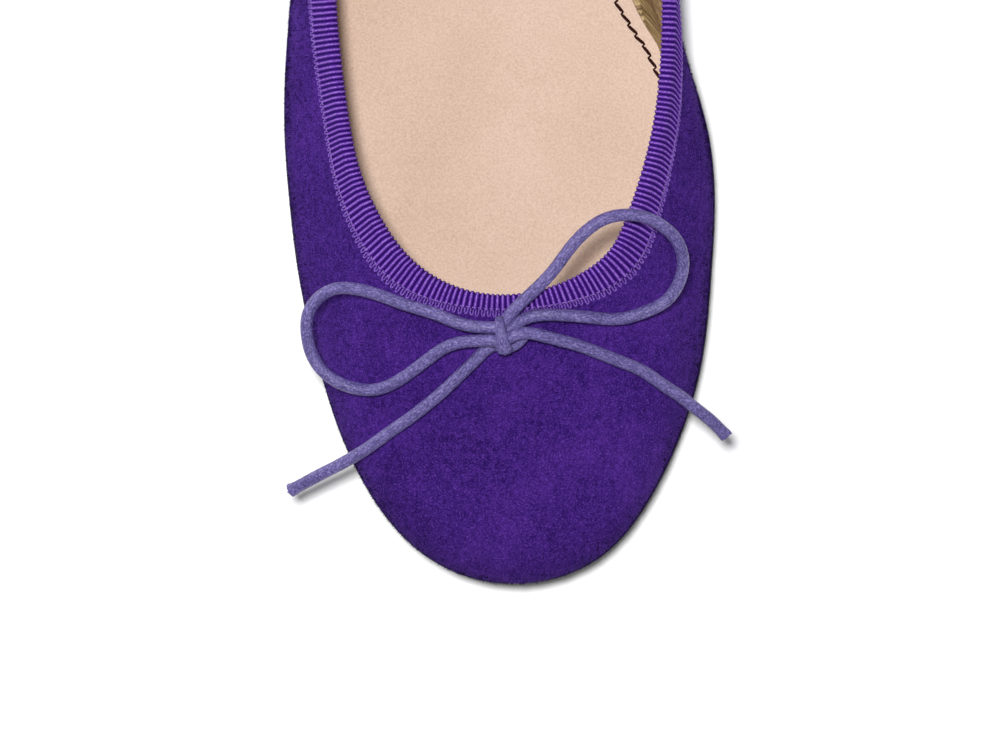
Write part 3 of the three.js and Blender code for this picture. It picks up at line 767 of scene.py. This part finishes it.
def lining_shell(material):
    angle = shell_angles()[:, None]
    t = np.concatenate([np.linspace(0, TURN_SHARE, 12)[:-1], np.linspace(TURN_SHARE, 1, 40)])[None, :]
    outer = wall(angle, t, SUEDE_DEEP * thickness(t) / WALL + LINING_CLEAR)
    inner = wall(angle, t, thickness(t) + 0 * angle)
    out = outward(*np.broadcast_arrays(angle, t))
    level = np.linalg.norm(out[:, 0, :2], axis=-1)
    outer[:, 0] = girth_point(angle[:, 0], TUCK + (SUEDE_DEEP + LINING_CLEAR) / level, GAP)
    inner[:, 0] = girth_point(angle[:, 0], TUCK + WALL / level, GAP)
    share = 0.5 - inner[..., 1] / LENGTH
    place = np.exp(-(((share - WRINKLE_SHARE) / WRINKLE_SPREAD) ** 2)) * (np.sin(angle) > 0)
    waves = np.sin(inner[..., 2] * 2.6 + inner[..., 1] * 0.55 + 2.2 * uneven(inner, 9))
    band = ease((t - 0.12) / 0.15) * (1 - ease((t - 0.75) / 0.2))
    inner -= out * (WRINKLE_DEPTH * place * band * (0.5 + 0.5 * waves))[..., None]
    sections = np.concatenate([outer, inner[:, ::-1]], 1)
    return body("quarter_lining", *hoop(sections), material, "footbed", sharp=50)


lining_material = lining_paint()
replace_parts(suede_shell(suede_paint()), "upper")
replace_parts(lining_shell(lining_material), "upper")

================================

SET TASK — Print all of the data exactly as it was given.

FINAL RESULT —
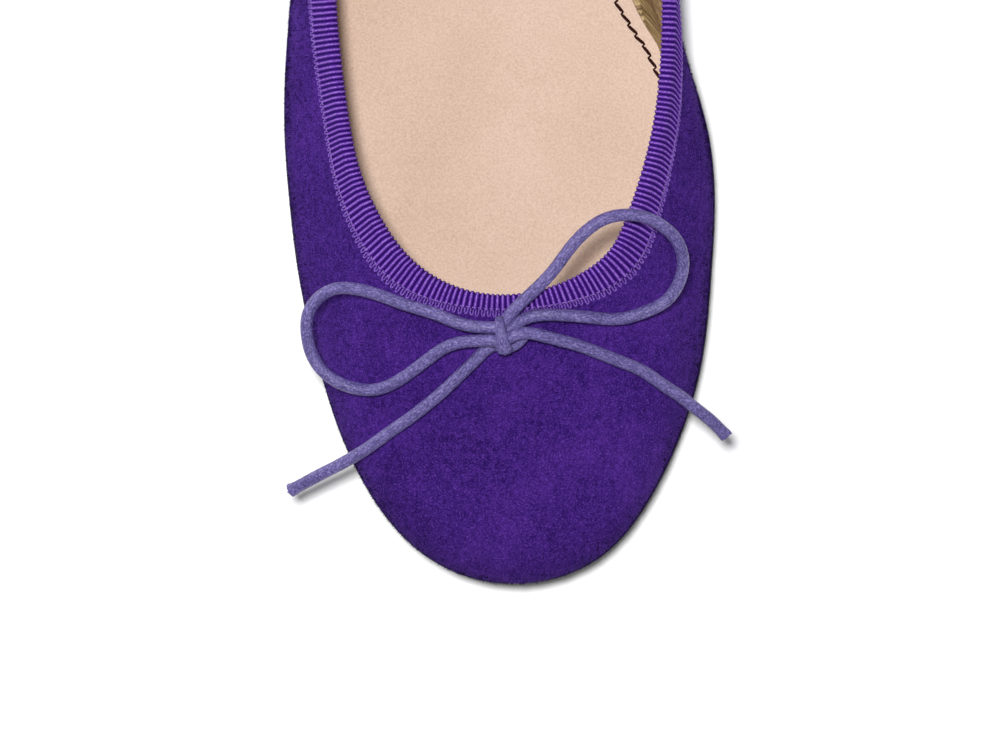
Write part 3 of the three.js and Blender code for this picture. It picks up at line 767 of scene.py. This part finishes it.
def lining_shell(material):
    angle = shell_angles()[:, None]
    t = np.concatenate([np.linspace(0, TURN_SHARE, 12)[:-1], np.linspace(TURN_SHARE, 1, 40)])[None, :]
    outer = wall(angle, t, SUEDE_DEEP * thickness(t) / WALL + LINING_CLEAR)
    inner = wall(angle, t, thickness(t) + 0 * angle)
    out = outward(*np.broadcast_arrays(angle, t))
    level = np.linalg.norm(out[:, 0, :2], axis=-1)
    outer[:, 0] = girth_point(angle[:, 0], TUCK + (SUEDE_DEEP + LINING_CLEAR) / level, GAP)
    inner[:, 0] = girth_point(angle[:, 0], TUCK + WALL / level, GAP)
    share = 0.5 - inner[..., 1] / LENGTH
    place = np.exp(-(((share - WRINKLE_SHARE) / WRINKLE_SPREAD) ** 2)) * (np.sin(angle) > 0)
    waves = np.sin(inner[..., 2] * 2.6 + inner[..., 1] * 0.55 + 2.2 * uneven(inner, 9))
    band = ease((t - 0.12) / 0.15) * (1 - ease((t - 0.75) / 0.2))
    inner -= out * (WRINKLE_DEPTH * place * band * (0.5 + 0.5 * waves))[..., None]
    sections = np.concatenate([outer, inner[:, ::-1]], 1)
    return body("quarter_lining", *hoop(sections), material, "footbed", sharp=50)


lining_material = lining_paint()
replace_parts(suede_shell(suede_paint()), "upper")
replace_parts(lining_shell(lining_material), "upper")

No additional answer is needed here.